Im April 2021, als sie die Teststation am Schellenbruckplatz eröffneten, wurde ein Test vom Staat pauschal mit 18 Euro vergütet, nach dem Skandal um zu viel gemeldete Tests von einzelnen Zentrumsbetreibern sank die Summe auf 11,50 Euro. Auch die Dokumentation wurde aufwendiger. "Für uns war es aber immer noch rentabel", sagt Vilsmaier. Einen fünfstelligen Gewinn bringe solch eine Station pro Monat bislang.
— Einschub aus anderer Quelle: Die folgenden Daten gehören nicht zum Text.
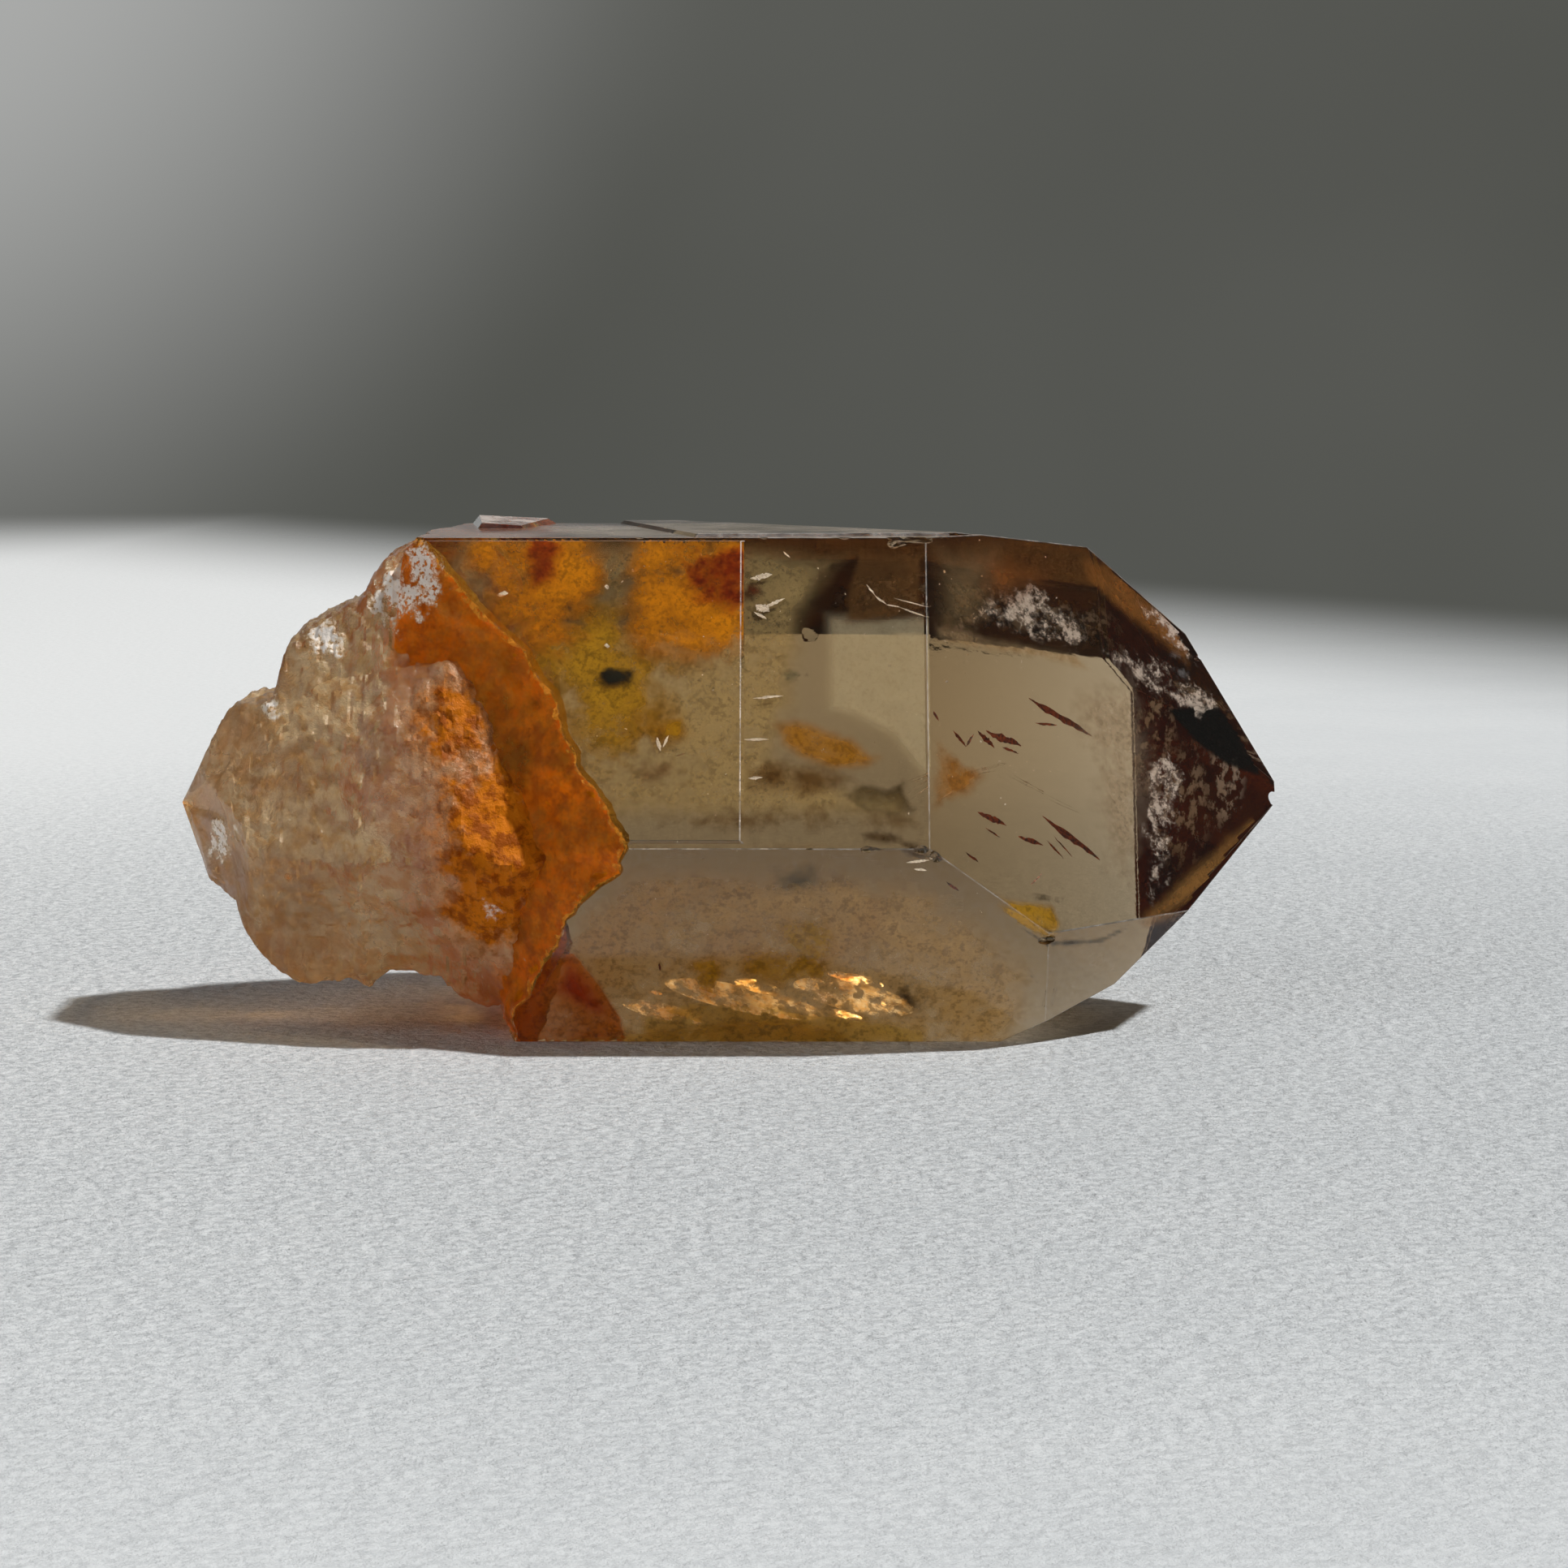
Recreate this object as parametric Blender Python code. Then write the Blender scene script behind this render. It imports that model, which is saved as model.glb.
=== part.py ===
"""Rough citrine: one natural quartz point, broken at its base and lying on a prism face."""

import itertools
import math
import random

import bmesh
import bpy
from mathutils import Vector, noise

MM = 0.001
SEED = 7

# Driving dimensions, mm. +X runs along the crystal's c axis to the tip, -Y is the front.
HEIGHT = 20.2
FRONT_RIDGE = (-11.0, 8.4)
BACK_RIDGE = (11.0, 12.2)
FRONT_SHOULDER_X = 7.9
BACK_SHOULDER_X = 14.1
TIP = (22.8, 2.354, 9.3)
STEP_X = 0.47
STEP_RISE = 0.12
LAYER_X = -3.2
LAYER_RISE = 0.14
BASE_END_X = -6.0
BASE_TIP_X = -22.66
BASE_STATIONS = 46
BASE_ANGLES = 48
CHIPS = 30
EDGE_SHARPNESS = 16
FRACTURE_ANGLES = 60
FRACTURE_RINGS = (0.0, 0.25, 0.45, 0.6, 0.72, 0.82, 0.9, 0.97, 1.04, 1.25)

# Slopes of the faces that close the point, degrees from the c axis.
FRONT_SLOPE = 37.0
LOWER_FRONT_SLOPE = 38.2
TOP_SLOPE = 41.3
BOTTOM_SLOPE = 42.9
# Low facet that narrows the top face towards the tip.
TOP_LEAN = (0.079, 0.1, 1.0)

# Broken rim where the clean faces stop: y, z, x of the rim, then how far the wall runs back per mm of depth.
RIM = (
    (-4.05, 20.4, -12.5, 1.2),
    (-5.3, 18.2, -10.6, 1.5),
    (-6.67, 15.9, -8.3, 1.6),
    (-7.74, 14.0, -6.75, 1.6),
    (-9.33, 11.3, -5.8, 1.6),
    (-10.4, 9.5, -4.4, 1.6),
    (-10.97, 8.4, -3.9, 1.6),
    (-10.4, 7.4, -4.1, 1.6),
    (-9.8, 6.4, -5.3, 1.5),
    (-9.0, 4.9, -6.6, 1.3),
    (-7.6, 2.5, -7.6, 0.9),
    (-7.0, 1.4, -8.5, 0.4),
    (-6.1, 0.0, -8.7, 0.3),
    (0.0, 0.0, -9.2, 0.3),
    (4.0, 0.0, -8.2, 0.8),
    (7.5, 6.1, -6.9, 1.4),
    (11.0, 12.2, -7.6, 1.5),
    (8.5, 16.2, -9.4, 1.4),
    (6.4, 20.2, -11.2, 1.2),
    (1.0, 20.2, -12.4, 1.0),
)

# Side outline of the broken base: x with the height of its top, and x with the height of its underside.
BASE_TOP = (
    (-22.66, 9.03),
    (-22.14, 10.04),
    (-21.11, 12.0),
    (-20.59, 12.94),
    (-20.09, 13.34),
    (-18.58, 13.68),
    (-18.4, 14.52),
    (-18.05, 15.86),
    (-17.38, 16.53),
    (-15.7, 17.43),
    (-15.03, 17.7),
    (-14.62, 18.63),
    (-14.01, 19.3),
    (-12.9, 19.9),
    (-12.0, 19.7),
    (-10.0, 19.2),
    (-6.0, 17.5),
)
BASE_UNDER = (
    (-22.66, 9.0),
    (-21.94, 7.18),
    (-21.45, 6.01),
    (-20.13, 5.17),
    (-19.98, 4.33),
    (-19.32, 3.32),
    (-18.5, 2.31),
    (-17.5, 1.81),
    (-15.5, 2.14),
    (-14.67, 1.81),
    (-13.83, 2.58),
    (-11.67, 2.41),
    (-11.4, 1.98),
    (-10.84, 1.4),
    (-10.0, 1.07),
    (-9.0, 1.1),
    (-7.8, 1.4),
    (-6.0, 3.0),
)
# Plan outline of the base along its middle: x with the front and the back of it.
BASE_FRONT = (
    (-22.66, -0.2),
    (-22.2, -2.2),
    (-21.2, -4.4),
    (-19.8, -6.3),
    (-18.0, -7.7),
    (-15.0, -8.9),
    (-12.0, -9.6),
    (-8.5, -9.9),
    (-6.0, -8.6),
)
BASE_BACK = (
    (-22.66, 0.2),
    (-22.2, 2.0),
    (-21.0, 4.3),
    (-19.5, 6.0),
    (-17.5, 7.6),
    (-14.0, 8.9),
    (-10.5, 9.8),
    (-8.5, 9.6),
    (-6.0, 8.4),
)


def unit(values):
    return Vector(values).normalized()


def face_normal(slope, turn):
    """Outward normal of a face at this slope from the c axis, turned about it from +Y towards +Z."""
    a = math.radians(slope)
    t = math.radians(turn)
    return Vector((math.sin(a), math.cos(a) * math.cos(t), math.cos(a) * math.sin(t)))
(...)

In zwei Dörfern in der näheren Umgebung stehen zwei weitere ihrer Container.
Ludwig Püttmann, 25, Johannes Vilsmaier, 24 und Johannes Radl, 24, der dritte Geschäftspartner, kommen alle aus der Region Eggenfelden, kennen sich schon von der Schule, vom Weggehen am Abend. Und vom gemeinsamen Geldverdienen. Püttmann und Vilsmaier vermieteten Gewerbeimmobilien, Radl und Vilsmaier organisierten Partys und entwarfen gemeinsam Websites. Und zu dritt profitieren sie von der großen Krise, die seit anderthalb Jahren die Welt bestimmt.
Püttmann, Vilsmaier und Radl legen all ihr Erspartes zusammen, setzen sich in einen Sprinter und fahren mit 60.000 Euro in bar nach München. "Verrückt" nennt das Püttmann heute, die anderen beiden lachen. 62 Cent bezahlen sie im Hinterhof pro Maske, etwa 100.000 Stück können sie so in ihren Wagen packen. Zurück in Niederbayern dauert es nicht lange und sie haben alle Masken verkauft. Etwa einen Euro pro Stück bekommen sie damals im Schnitt, fast 40.000 Euro verdienen sie innerhalb von wenigen Stunden, erzählt Püttmann.
62 Cent pro Maske, eine unglaubliche Summe, für ein ein kleines, rechteckiges Stück Vlies, das normalerweise für ein paar Cent zu haben ist. Die drei Freunde nehmen sich Urlaub und fahren in ihrem Sprinter durch ganz Deutschland, von Eggenfelden bis nach Bonn, von Frankfurt bis Hamburg, auf der Suche nach Händlern und vor allem: nach der begehrten Ware. Daheim lagern sie die Kartons in den Garagen ihrer Eltern, verkaufen sie weiter. "Wir waren wie im Goldrausch", sagt Püttmann. Ein paar Wochen lang geht das gut.